Keep only the lines from the top of the listing through the one with "const nutXs = stringNames.map((name, i)", and reproduce them unaltered.

---- Data extract

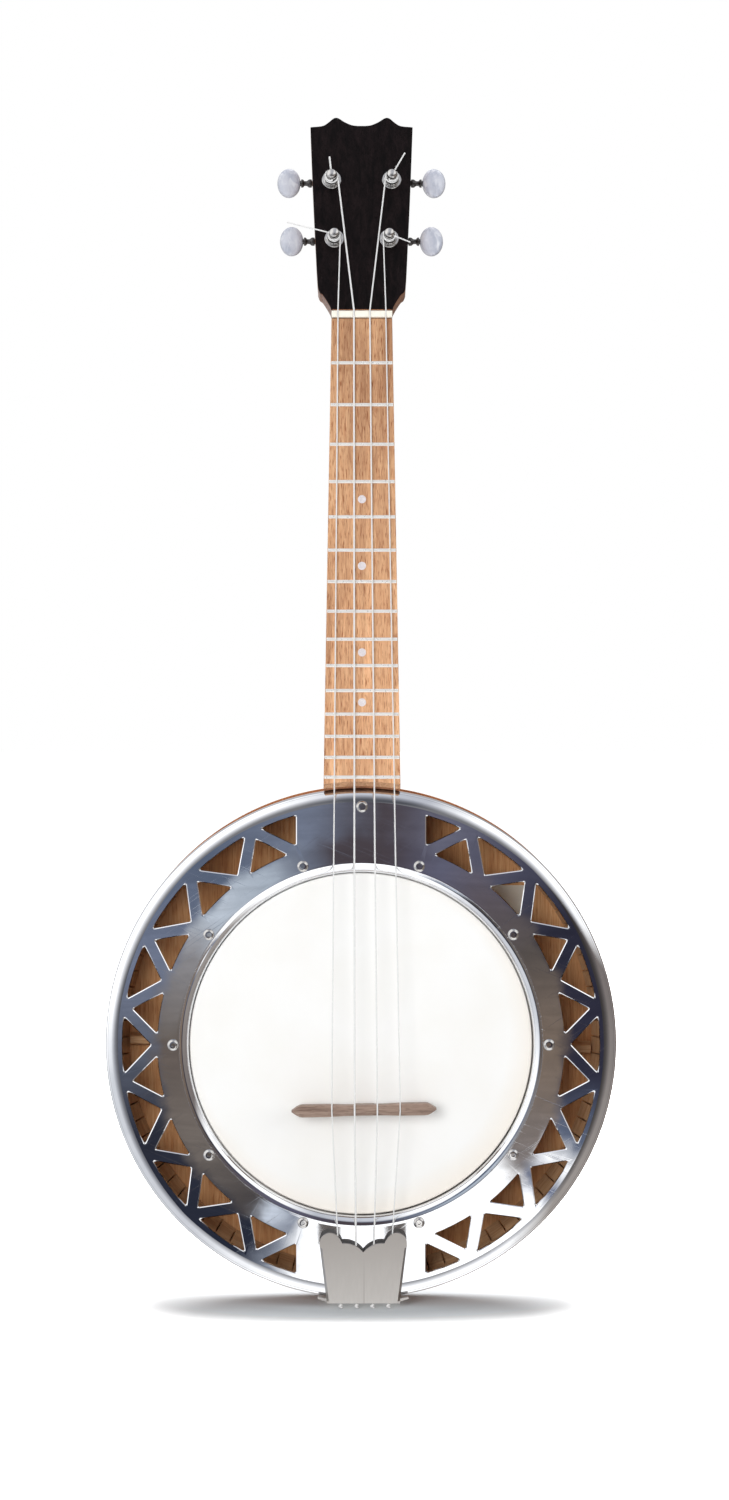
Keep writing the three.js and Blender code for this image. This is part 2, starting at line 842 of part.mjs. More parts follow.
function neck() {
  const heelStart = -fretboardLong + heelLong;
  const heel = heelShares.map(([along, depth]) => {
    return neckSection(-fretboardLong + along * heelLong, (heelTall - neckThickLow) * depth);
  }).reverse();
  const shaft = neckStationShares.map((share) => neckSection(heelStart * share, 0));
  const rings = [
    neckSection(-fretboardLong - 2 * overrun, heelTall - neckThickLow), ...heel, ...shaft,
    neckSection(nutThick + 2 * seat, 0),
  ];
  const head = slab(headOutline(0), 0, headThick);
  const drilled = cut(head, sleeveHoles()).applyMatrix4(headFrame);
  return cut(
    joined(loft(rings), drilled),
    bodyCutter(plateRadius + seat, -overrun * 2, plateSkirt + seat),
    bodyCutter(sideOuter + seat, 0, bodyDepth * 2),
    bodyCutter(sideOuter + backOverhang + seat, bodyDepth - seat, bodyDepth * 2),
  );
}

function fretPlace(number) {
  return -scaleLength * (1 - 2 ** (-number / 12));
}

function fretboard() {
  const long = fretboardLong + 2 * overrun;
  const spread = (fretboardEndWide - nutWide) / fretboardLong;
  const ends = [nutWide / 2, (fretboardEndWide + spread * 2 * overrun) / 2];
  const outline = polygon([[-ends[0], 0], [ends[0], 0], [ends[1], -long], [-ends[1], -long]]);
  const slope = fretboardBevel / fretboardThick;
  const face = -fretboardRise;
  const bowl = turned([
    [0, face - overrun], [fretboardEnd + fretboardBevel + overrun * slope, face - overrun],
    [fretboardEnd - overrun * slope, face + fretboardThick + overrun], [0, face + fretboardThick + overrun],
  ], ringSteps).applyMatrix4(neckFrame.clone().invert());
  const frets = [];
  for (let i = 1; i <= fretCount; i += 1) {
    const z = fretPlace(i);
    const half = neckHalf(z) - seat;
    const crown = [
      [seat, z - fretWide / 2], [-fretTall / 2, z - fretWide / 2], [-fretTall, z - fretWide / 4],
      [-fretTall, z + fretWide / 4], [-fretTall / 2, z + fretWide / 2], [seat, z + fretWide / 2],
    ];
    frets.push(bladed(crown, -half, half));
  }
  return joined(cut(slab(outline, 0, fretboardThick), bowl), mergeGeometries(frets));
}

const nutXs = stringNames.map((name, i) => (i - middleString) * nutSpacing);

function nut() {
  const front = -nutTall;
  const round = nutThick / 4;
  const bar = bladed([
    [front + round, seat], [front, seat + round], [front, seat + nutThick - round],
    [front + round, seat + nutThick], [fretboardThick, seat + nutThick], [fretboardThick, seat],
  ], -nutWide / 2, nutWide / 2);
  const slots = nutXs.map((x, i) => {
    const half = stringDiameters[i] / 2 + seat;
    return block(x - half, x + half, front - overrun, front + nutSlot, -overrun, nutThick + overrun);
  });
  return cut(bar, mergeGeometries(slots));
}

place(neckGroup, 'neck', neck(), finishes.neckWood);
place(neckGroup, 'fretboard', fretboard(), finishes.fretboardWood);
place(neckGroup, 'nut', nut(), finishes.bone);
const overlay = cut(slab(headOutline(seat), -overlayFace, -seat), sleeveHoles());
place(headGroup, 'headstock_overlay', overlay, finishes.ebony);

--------

Task output:
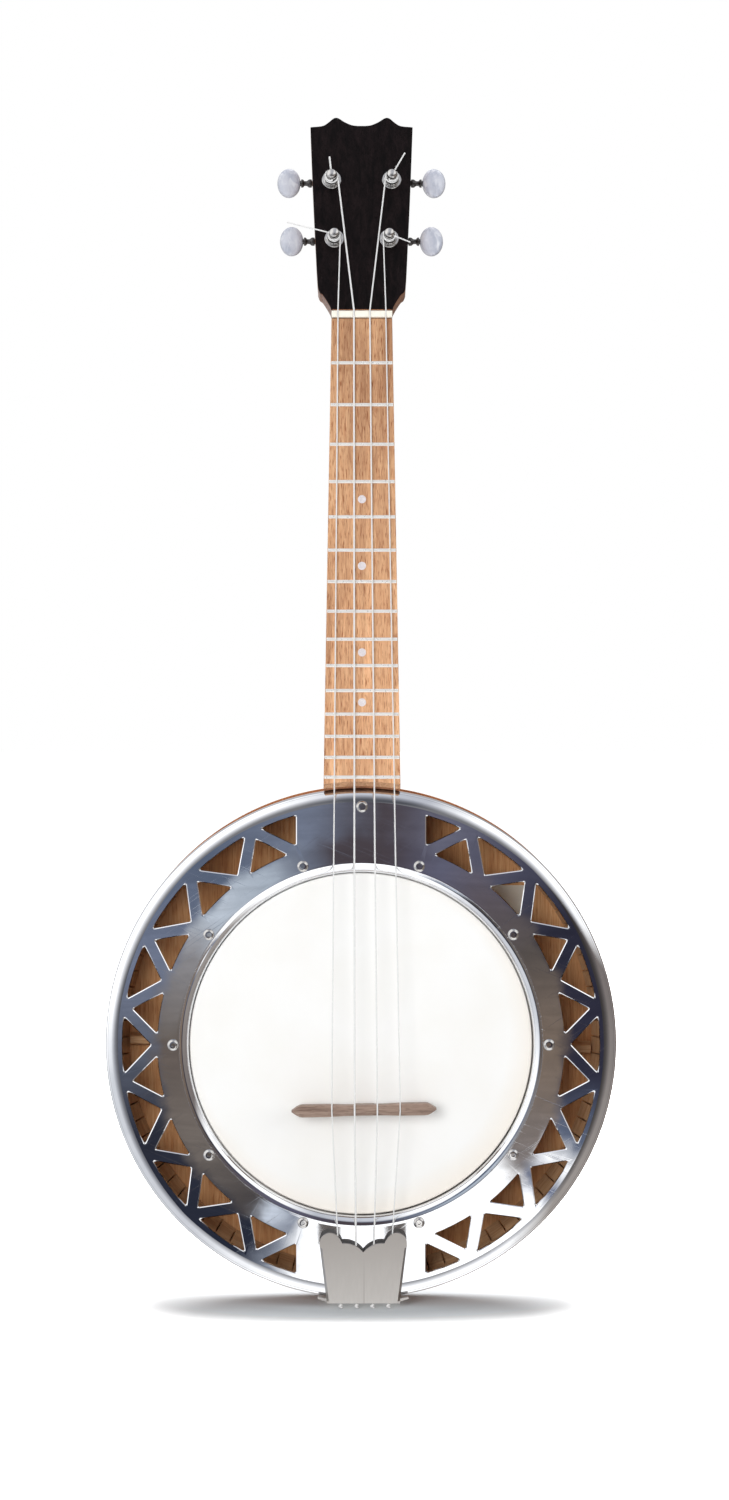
Keep writing the three.js and Blender code for this image. This is part 2, starting at line 842 of part.mjs. More parts follow.
function neck() {
  const heelStart = -fretboardLong + heelLong;
  const heel = heelShares.map(([along, depth]) => {
    return neckSection(-fretboardLong + along * heelLong, (heelTall - neckThickLow) * depth);
  }).reverse();
  const shaft = neckStationShares.map((share) => neckSection(heelStart * share, 0));
  const rings = [
    neckSection(-fretboardLong - 2 * overrun, heelTall - neckThickLow), ...heel, ...shaft,
    neckSection(nutThick + 2 * seat, 0),
  ];
  const head = slab(headOutline(0), 0, headThick);
  const drilled = cut(head, sleeveHoles()).applyMatrix4(headFrame);
  return cut(
    joined(loft(rings), drilled),
    bodyCutter(plateRadius + seat, -overrun * 2, plateSkirt + seat),
    bodyCutter(sideOuter + seat, 0, bodyDepth * 2),
    bodyCutter(sideOuter + backOverhang + seat, bodyDepth - seat, bodyDepth * 2),
  );
}

function fretPlace(number) {
  return -scaleLength * (1 - 2 ** (-number / 12));
}

function fretboard() {
  const long = fretboardLong + 2 * overrun;
  const spread = (fretboardEndWide - nutWide) / fretboardLong;
  const ends = [nutWide / 2, (fretboardEndWide + spread * 2 * overrun) / 2];
  const outline = polygon([[-ends[0], 0], [ends[0], 0], [ends[1], -long], [-ends[1], -long]]);
  const slope = fretboardBevel / fretboardThick;
  const face = -fretboardRise;
  const bowl = turned([
    [0, face - overrun], [fretboardEnd + fretboardBevel + overrun * slope, face - overrun],
    [fretboardEnd - overrun * slope, face + fretboardThick + overrun], [0, face + fretboardThick + overrun],
  ], ringSteps).applyMatrix4(neckFrame.clone().invert());
  const frets = [];
  for (let i = 1; i <= fretCount; i += 1) {
    const z = fretPlace(i);
    const half = neckHalf(z) - seat;
    const crown = [
      [seat, z - fretWide / 2], [-fretTall / 2, z - fretWide / 2], [-fretTall, z - fretWide / 4],
      [-fretTall, z + fretWide / 4], [-fretTall / 2, z + fretWide / 2], [seat, z + fretWide / 2],
    ];
    frets.push(bladed(crown, -half, half));
  }
  return joined(cut(slab(outline, 0, fretboardThick), bowl), mergeGeometries(frets));
}

const nutXs = stringNames.map((name, i) => (i - middleString) * nutSpacing);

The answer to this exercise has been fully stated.